Как-то, лет десять уже прошло, встретился в областном центре с геологом Алексеем Николаевичем Многояровым. Потом Многояров прилетел ненадолго в Буньское. В следующем году зимою прожил два месяца в тайге с эвенками, с тех пор и подружились они. Зимой переписывались. Дуся - жена Глохлова - тоже писала жене Многоярова - Нине, та всегда отвечала ей. Они чем-то были похожи друг на друга, эти две очень разные женщины. Пожалуй, своей самопожертвенностью, иначе и не назовешь их жизнь с людьми, которые вечно заняты работой и дома бывают не по обещанию даже, а случайно.
Так думал начальник районного отдела милиции майор Глохлов.
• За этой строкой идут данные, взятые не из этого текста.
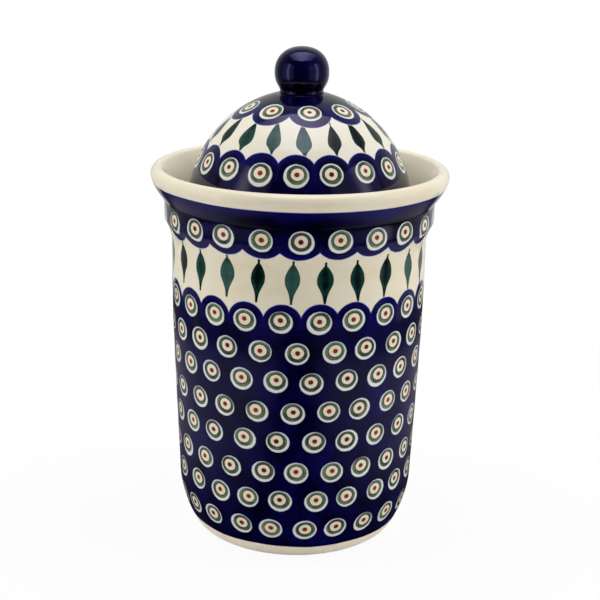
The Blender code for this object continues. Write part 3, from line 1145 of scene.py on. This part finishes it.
def table_glow(x, y, z):
    """The pale table at both sides, as the flare and the lower body reflect it. It is faint close
    to the jar, which shades it, and far away, and dark along the middle."""
    away = work(x.tree, "SQRT", x * x + y * y)
    lit = rise(away, TABLE_HOLE, TABLE_HOLE + TABLE_HOLE_EDGE)
    lit = lit * fall(away, TABLE_REACH - TABLE_EDGE, TABLE_REACH)
    bright = rise(abs(x), *TABLE_SIDES) * lit * TABLE_GLOW
    return bright + rise(abs(x), *TABLE_LEAST_SIDES) * TABLE_LEAST_GLOW


def level_square(reach, height):
    """The corners of a level square round the axis, given half its width."""
    return [(x * reach, y * reach, height) for x, y in ((-1, -1), (1, -1), (1, 1), (-1, 1))]


def make_cards():
    """The overhead softbox, the two side panels and the table, as the glaze reflects them."""
    corners = [(x, y, OVERHEAD_HEIGHT) for x, y in OVERHEAD_CORNERS]
    reflected_card("overhead_card", corners, overhead_glow)
    for side, name, streak in STREAKS:
        near, far = (side * SIDE_NEAR[0], SIDE_NEAR[1]), (side * SIDE_FAR[0], SIDE_FAR[1])
        corners = [(*near, SIDE_LOW), (*far, SIDE_LOW), (*far, SIDE_TOP), (*near, SIDE_TOP)]
        reflected_card(name, corners, side_glow_at(streak))
    reflected_card("table_card", level_square(TABLE_REACH, TABLE_HEIGHT), table_glow)


def make_world():
    """White behind the object for the camera. The glaze sees a dimmer room, dark at the front."""
    world = bpy.data.worlds.new("studio")
    bpy.context.scene.world = world
    world.use_nodes = True
    tree = world.node_tree
    tree.nodes.clear()
    output = tree.nodes.new("ShaderNodeOutputWorld")
    path = tree.nodes.new("ShaderNodeLightPath")
    coordinates = tree.nodes.new("ShaderNodeTexCoord")
    across, behind, _ = parts_of(tree, coordinates.outputs["Generated"])
    room = rise(behind, *SIDE_START) * SIDE_GLOW + rise(behind, *TURN_START) * TURN_GLOW
    room = room + rise(behind, *BACK_START) * BACK_GLOW + FRONT_GLOW
    room = room * (across * RIGHT_MORE + 1.0)
    camera = Value(tree, path.outputs["Is Camera Ray"])
    glossy = Value(tree, path.outputs["Is Glossy Ray"])
    through = Value(tree, path.outputs["Is Transmission Ray"])
    seen = larger(glossy, through)
    strength = pick(camera, 1.0, pick(seen, room, AMBIENT))
    shine = tree.nodes.new("ShaderNodeBackground")
    shine.inputs["Color"].default_value = WHITE
    tree.links.new(strength.socket, shine.inputs["Strength"])
    tree.links.new(shine.outputs[0], output.inputs["Surface"])


def make_floor():
    """A pale floor that fades into the white behind it and keeps the object's shadow."""
    mesh = bpy.data.meshes.new("floor")
    mesh.from_pydata(level_square(FLOOR_REACH, 0.0), [], [(0, 1, 2, 3)])
    material, tree, output = emptied_material("pale_floor")
    matte = tree.nodes.new("ShaderNodeBsdfDiffuse")
    matte.inputs["Color"].default_value = FLOOR_GREY
    glow = tree.nodes.new("ShaderNodeEmission")
    mix = tree.nodes.new("ShaderNodeMixShader")
    path = tree.nodes.new("ShaderNodeLightPath")
    camera = Value(tree, path.outputs["Is Camera Ray"])
    share = camera * (rise(Surface(tree).radius, *FLOOR_FADE) * FLOOR_WHITER + FLOOR_WHITE)
    tree.links.new(share.socket, mix.inputs[0])
    tree.links.new(matte.outputs[0], mix.inputs[1])
    tree.links.new(glow.outputs[0], mix.inputs[2])
    tree.links.new(mix.outputs[0], output.inputs["Surface"])
    mesh.materials.append(material)
    floor = placed("floor", mesh)
    floor.visible_glossy = False


def make_lights():
    """Soft light from high on both sides, which reaches into the mouth, and from low beside it."""
    for name, place, size, power in LAMPS:
        soft_light(name, place, size, power)


make_camera()
make_world()
make_floor()
make_lights()
make_cards()
cream = cream_material()
clay = clay_material()
make_jar(cream, clay)
make_lid(cream, clay)
make_knob()

bpy.context.scene.view_settings.view_transform = "Standard"
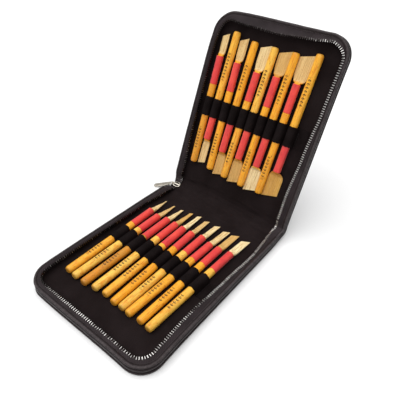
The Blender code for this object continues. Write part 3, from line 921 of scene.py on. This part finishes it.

Начальник - солидно сказано, отдела-то - два участковых, пожарный инспектор, начальник паспортного стола и четыре рядовых, сам себе следователь, сам оперуполномоченный. А в районе семьдесят три тысячи квадратных километров… И чего только не происходит тут!..
Вспомнился охотник-эвенк Егорша Каплин. Было тогда ему за семьдесят - на всю округу лучший охотник.
Каплин человек трезвый, рассудительный. Одним словом, работник.
В то время замечать стали люди в тайге что-то неладное. Начали пропадать из лабазов продукты, кое-кто по промысловому времени недосчитывался в капканах зверя, из чумов тоже исчезала добыча. У таежных людей сыск короткий. Вышел он на Ваньку Американца - гулевого, болтливого эвенка. Ванька больше, чем в тайге, в селах толкался. Подойдет к незнакомому человеку, если такой в селе окажется, обязательно спросит:
- Ты меня знаешь?
- Нет.
- Я Ванька Американец! Американский шпион.
Так и звали его по всей округе, забыв настоящую фамилию.
А он пил, дурачился, жил людской добротой и жалостью. Мог бы он быть хорошим охотником, хаживал каждый год на медведей, мастерски выделывал их шкуры. По-черному, из-под полы, продавал соболей. А потом начал Ванька поворовывать, и чаще всего у таежных людей. В селах боялся, народ по Авлакану живет суровый.
Начал Американец у своих таежных людей поворовывать. Его увещевали, предупреждали: "Брось, Ванька! Брось!"
И говорил с ним Глохлов, но Ванька только склаблился:
- Докажь, нашальник! Ванька Американец ты ловил?